AVAILABLE DATA:
>> start

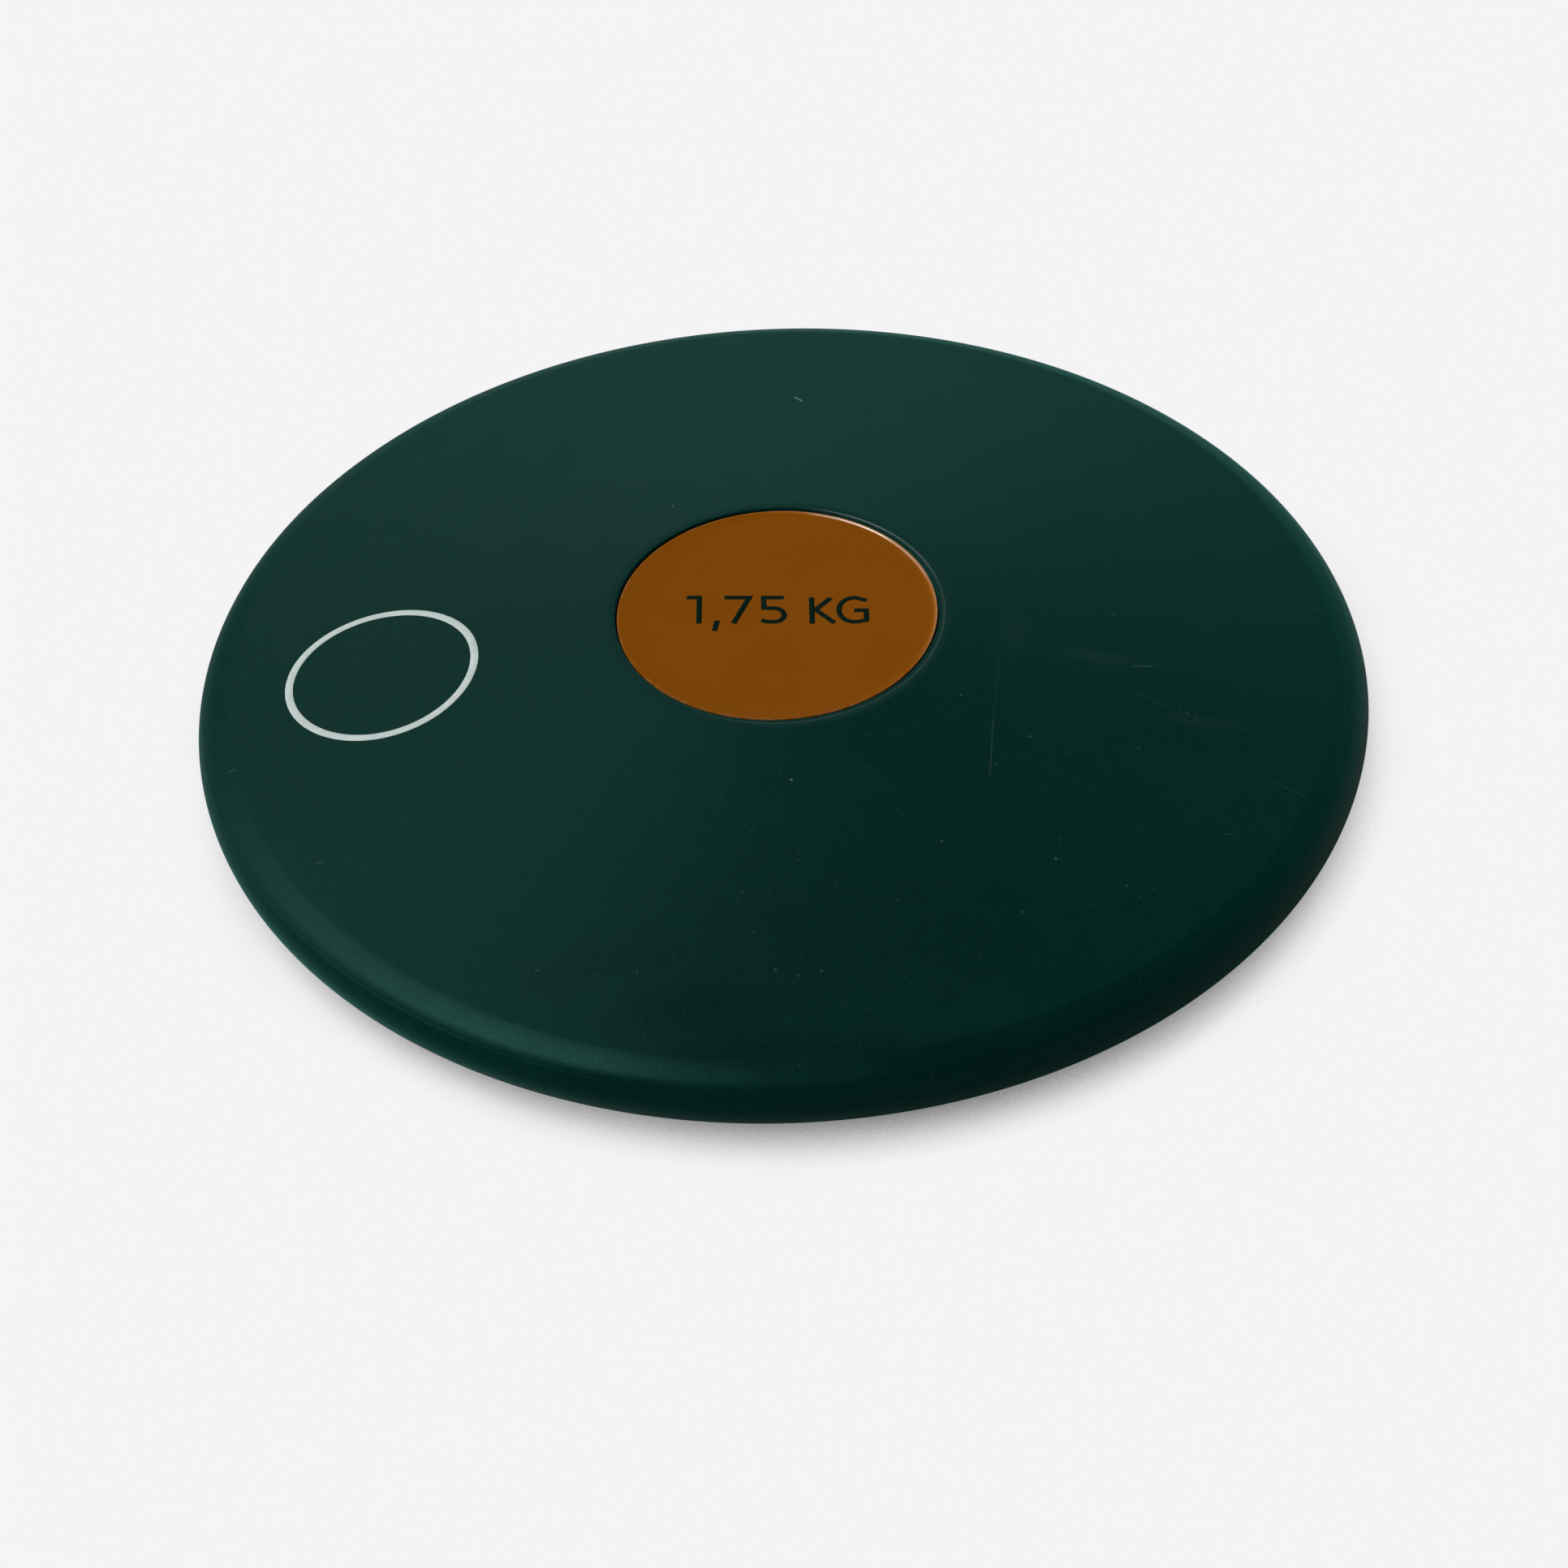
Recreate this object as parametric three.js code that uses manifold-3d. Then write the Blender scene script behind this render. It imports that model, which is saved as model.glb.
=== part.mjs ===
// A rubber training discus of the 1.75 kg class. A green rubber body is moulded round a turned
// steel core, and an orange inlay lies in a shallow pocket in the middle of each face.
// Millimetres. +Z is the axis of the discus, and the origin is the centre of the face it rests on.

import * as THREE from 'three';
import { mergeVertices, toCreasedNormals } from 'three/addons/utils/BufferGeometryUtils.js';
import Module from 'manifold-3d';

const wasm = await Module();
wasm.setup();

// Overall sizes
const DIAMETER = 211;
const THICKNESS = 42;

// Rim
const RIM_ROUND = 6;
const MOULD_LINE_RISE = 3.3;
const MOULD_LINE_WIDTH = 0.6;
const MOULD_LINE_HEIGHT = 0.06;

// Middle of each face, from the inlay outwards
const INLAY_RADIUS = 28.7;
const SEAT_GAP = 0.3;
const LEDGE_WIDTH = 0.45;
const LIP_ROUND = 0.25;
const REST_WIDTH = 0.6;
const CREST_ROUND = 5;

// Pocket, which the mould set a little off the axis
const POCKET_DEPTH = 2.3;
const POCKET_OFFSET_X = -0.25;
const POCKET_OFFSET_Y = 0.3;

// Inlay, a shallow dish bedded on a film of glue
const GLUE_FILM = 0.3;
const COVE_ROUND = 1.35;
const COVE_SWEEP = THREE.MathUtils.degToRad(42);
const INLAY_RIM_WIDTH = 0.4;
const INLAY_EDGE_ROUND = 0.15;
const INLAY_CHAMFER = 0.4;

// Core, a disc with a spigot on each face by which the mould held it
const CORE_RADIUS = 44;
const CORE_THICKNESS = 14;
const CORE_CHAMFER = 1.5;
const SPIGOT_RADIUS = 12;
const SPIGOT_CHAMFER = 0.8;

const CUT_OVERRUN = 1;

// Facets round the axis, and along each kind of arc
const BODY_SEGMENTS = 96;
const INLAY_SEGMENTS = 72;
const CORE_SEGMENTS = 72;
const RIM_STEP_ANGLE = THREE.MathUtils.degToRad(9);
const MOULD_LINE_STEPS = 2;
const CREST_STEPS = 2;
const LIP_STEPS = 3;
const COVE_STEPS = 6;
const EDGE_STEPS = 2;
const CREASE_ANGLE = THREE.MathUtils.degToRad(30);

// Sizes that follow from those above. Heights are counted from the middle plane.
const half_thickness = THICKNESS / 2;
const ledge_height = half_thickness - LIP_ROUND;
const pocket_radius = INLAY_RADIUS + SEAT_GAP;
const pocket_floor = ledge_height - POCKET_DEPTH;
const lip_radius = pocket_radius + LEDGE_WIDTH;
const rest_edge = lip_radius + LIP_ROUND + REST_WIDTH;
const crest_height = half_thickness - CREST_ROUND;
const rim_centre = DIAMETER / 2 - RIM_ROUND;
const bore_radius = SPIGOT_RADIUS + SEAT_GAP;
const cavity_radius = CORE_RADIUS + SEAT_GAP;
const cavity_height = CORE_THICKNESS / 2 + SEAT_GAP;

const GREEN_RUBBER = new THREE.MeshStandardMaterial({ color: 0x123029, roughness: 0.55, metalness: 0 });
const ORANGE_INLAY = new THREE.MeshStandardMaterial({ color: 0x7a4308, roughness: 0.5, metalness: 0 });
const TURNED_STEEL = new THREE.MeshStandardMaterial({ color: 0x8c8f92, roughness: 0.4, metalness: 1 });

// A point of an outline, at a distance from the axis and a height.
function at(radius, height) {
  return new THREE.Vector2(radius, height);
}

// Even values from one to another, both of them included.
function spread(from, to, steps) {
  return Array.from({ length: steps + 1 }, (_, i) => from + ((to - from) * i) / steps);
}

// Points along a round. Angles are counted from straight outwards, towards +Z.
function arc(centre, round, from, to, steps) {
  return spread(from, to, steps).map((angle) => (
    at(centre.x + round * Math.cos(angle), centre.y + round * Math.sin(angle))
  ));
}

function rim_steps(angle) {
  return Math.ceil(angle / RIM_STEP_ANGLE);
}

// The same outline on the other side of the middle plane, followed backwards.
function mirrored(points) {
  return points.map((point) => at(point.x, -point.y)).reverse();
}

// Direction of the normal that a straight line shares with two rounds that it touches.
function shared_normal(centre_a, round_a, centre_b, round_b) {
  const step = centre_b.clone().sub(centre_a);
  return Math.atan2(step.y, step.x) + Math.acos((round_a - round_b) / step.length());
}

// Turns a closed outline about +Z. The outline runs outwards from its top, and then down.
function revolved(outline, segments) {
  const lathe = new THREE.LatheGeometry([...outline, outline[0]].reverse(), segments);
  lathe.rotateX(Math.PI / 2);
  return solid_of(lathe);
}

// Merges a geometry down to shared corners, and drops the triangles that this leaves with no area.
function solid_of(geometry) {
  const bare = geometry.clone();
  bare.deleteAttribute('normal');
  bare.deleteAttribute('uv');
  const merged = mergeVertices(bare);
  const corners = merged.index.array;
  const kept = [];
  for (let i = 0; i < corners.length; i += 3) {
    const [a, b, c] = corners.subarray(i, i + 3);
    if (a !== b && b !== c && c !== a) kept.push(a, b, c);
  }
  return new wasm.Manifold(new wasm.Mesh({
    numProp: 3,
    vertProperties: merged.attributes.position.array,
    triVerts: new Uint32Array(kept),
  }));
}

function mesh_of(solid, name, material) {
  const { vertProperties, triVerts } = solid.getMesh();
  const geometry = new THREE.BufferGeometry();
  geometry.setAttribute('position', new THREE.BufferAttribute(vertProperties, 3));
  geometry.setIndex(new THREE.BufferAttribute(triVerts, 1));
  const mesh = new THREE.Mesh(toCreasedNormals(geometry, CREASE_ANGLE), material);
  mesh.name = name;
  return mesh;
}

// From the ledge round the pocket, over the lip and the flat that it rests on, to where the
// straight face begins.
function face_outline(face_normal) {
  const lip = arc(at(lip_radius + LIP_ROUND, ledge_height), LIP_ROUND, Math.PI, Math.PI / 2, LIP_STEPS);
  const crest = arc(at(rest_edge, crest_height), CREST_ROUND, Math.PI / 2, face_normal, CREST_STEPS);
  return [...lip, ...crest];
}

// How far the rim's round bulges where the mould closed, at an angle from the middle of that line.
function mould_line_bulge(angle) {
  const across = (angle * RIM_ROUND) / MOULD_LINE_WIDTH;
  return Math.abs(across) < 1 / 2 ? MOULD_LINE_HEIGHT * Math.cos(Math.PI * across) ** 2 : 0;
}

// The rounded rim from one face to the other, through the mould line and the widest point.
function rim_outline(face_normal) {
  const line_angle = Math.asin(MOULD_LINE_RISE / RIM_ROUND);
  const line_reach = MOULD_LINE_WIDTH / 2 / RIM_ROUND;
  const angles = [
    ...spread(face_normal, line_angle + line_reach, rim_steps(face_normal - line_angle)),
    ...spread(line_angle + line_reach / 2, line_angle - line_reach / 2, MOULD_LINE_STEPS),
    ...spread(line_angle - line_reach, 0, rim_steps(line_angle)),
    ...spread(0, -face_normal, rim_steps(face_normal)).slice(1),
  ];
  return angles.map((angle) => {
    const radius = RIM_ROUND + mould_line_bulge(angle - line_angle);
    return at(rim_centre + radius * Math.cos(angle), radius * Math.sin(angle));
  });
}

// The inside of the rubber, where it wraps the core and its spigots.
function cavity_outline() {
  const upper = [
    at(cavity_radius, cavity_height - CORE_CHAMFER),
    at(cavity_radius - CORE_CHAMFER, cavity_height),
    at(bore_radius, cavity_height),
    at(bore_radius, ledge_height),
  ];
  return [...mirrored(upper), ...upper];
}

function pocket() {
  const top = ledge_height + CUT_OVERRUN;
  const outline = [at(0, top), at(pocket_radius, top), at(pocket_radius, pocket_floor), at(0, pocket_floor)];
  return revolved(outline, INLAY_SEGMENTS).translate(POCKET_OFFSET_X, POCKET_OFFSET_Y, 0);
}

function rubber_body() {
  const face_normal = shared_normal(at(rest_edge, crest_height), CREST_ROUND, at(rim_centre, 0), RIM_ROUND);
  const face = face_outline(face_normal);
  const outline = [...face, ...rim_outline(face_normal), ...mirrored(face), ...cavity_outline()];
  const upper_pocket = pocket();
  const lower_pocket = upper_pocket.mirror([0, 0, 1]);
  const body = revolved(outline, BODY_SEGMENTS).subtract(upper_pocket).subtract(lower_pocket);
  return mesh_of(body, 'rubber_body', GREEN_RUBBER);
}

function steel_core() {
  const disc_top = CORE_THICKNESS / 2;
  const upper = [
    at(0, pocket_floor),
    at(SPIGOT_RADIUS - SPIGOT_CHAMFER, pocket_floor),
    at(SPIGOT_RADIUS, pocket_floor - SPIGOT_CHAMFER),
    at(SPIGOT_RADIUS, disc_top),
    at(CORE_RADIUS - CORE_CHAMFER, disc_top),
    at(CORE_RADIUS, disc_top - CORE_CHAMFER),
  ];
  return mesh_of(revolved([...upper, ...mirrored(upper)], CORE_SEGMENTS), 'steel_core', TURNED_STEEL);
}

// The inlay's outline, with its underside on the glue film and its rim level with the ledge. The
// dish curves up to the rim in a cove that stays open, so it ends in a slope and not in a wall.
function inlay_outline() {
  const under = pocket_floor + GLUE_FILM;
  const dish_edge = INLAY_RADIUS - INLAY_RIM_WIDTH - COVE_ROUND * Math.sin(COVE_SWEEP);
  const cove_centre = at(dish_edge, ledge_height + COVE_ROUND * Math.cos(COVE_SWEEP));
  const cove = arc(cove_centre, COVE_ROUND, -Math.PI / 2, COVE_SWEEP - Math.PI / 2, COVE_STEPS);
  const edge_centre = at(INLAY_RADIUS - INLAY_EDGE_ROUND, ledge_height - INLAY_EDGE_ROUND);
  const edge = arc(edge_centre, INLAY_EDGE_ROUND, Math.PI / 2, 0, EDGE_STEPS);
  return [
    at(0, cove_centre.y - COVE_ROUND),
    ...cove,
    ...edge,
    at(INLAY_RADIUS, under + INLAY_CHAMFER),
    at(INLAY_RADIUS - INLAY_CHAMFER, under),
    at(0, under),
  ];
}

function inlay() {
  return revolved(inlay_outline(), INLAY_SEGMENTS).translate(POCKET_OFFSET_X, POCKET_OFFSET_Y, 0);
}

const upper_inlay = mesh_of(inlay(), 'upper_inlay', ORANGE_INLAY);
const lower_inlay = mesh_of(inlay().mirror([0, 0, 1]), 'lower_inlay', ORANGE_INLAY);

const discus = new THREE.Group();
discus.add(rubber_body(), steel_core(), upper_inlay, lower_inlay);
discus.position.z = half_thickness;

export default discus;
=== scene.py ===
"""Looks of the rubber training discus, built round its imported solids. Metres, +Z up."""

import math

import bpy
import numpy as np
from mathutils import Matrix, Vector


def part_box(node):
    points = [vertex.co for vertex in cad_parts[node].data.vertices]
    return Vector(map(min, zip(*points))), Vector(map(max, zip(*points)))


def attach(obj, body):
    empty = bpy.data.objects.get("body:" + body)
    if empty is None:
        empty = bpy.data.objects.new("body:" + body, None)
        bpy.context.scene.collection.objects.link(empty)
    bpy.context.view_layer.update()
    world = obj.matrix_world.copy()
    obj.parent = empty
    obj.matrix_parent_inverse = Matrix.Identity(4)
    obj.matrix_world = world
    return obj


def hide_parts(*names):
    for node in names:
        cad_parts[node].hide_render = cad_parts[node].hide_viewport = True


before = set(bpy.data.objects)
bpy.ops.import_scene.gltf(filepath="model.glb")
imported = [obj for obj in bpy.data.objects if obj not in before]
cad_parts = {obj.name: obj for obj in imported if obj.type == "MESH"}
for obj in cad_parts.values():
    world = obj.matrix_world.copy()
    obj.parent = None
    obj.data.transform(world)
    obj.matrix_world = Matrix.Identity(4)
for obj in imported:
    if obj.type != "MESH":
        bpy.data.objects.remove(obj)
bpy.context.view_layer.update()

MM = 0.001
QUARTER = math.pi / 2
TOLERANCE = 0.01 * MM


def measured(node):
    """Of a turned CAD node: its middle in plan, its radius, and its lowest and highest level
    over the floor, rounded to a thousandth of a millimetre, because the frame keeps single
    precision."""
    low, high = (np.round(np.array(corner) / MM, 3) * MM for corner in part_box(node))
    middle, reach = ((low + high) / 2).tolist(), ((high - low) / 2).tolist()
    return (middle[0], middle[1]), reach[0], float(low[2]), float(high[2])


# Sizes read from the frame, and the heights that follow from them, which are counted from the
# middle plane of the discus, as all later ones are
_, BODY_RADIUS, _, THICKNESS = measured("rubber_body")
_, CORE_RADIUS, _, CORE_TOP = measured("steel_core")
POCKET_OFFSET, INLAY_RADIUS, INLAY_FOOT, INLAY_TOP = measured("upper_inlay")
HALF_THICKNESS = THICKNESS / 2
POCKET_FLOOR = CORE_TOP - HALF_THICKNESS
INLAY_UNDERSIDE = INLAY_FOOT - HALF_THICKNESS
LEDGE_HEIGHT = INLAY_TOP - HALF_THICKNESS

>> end

THE TASK: In the listing above, find the line with "const dish_edge = INLAY_RADIUS" and the line with "obj.data.transform(world)", then print exactly those lines and every line between them.

RESULT OF THE TASK:
  const dish_edge = INLAY_RADIUS - INLAY_RIM_WIDTH - COVE_ROUND * Math.sin(COVE_SWEEP);
  const cove_centre = at(dish_edge, ledge_height + COVE_ROUND * Math.cos(COVE_SWEEP));
  const cove = arc(cove_centre, COVE_ROUND, -Math.PI / 2, COVE_SWEEP - Math.PI / 2, COVE_STEPS);
  const edge_centre = at(INLAY_RADIUS - INLAY_EDGE_ROUND, ledge_height - INLAY_EDGE_ROUND);
  const edge = arc(edge_centre, INLAY_EDGE_ROUND, Math.PI / 2, 0, EDGE_STEPS);
  return [
    at(0, cove_centre.y - COVE_ROUND),
    ...cove,
    ...edge,
    at(INLAY_RADIUS, under + INLAY_CHAMFER),
    at(INLAY_RADIUS - INLAY_CHAMFER, under),
    at(0, under),
  ];
}

function inlay() {
  return revolved(inlay_outline(), INLAY_SEGMENTS).translate(POCKET_OFFSET_X, POCKET_OFFSET_Y, 0);
}

const upper_inlay = mesh_of(inlay(), 'upper_inlay', ORANGE_INLAY);
const lower_inlay = mesh_of(inlay().mirror([0, 0, 1]), 'lower_inlay', ORANGE_INLAY);

const discus = new THREE.Group();
discus.add(rubber_body(), steel_core(), upper_inlay, lower_inlay);
discus.position.z = half_thickness;

export default discus;
=== scene.py ===
"""Looks of the rubber training discus, built round its imported solids. Metres, +Z up."""

import math

import bpy
import numpy as np
from mathutils import Matrix, Vector


def part_box(node):
    points = [vertex.co for vertex in cad_parts[node].data.vertices]
    return Vector(map(min, zip(*points))), Vector(map(max, zip(*points)))


def attach(obj, body):
    empty = bpy.data.objects.get("body:" + body)
    if empty is None:
        empty = bpy.data.objects.new("body:" + body, None)
        bpy.context.scene.collection.objects.link(empty)
    bpy.context.view_layer.update()
    world = obj.matrix_world.copy()
    obj.parent = empty
    obj.matrix_parent_inverse = Matrix.Identity(4)
    obj.matrix_world = world
    return obj


def hide_parts(*names):
    for node in names:
        cad_parts[node].hide_render = cad_parts[node].hide_viewport = True


before = set(bpy.data.objects)
bpy.ops.import_scene.gltf(filepath="model.glb")
imported = [obj for obj in bpy.data.objects if obj not in before]
cad_parts = {obj.name: obj for obj in imported if obj.type == "MESH"}
for obj in cad_parts.values():
    world = obj.matrix_world.copy()
    obj.parent = None
    obj.data.transform(world)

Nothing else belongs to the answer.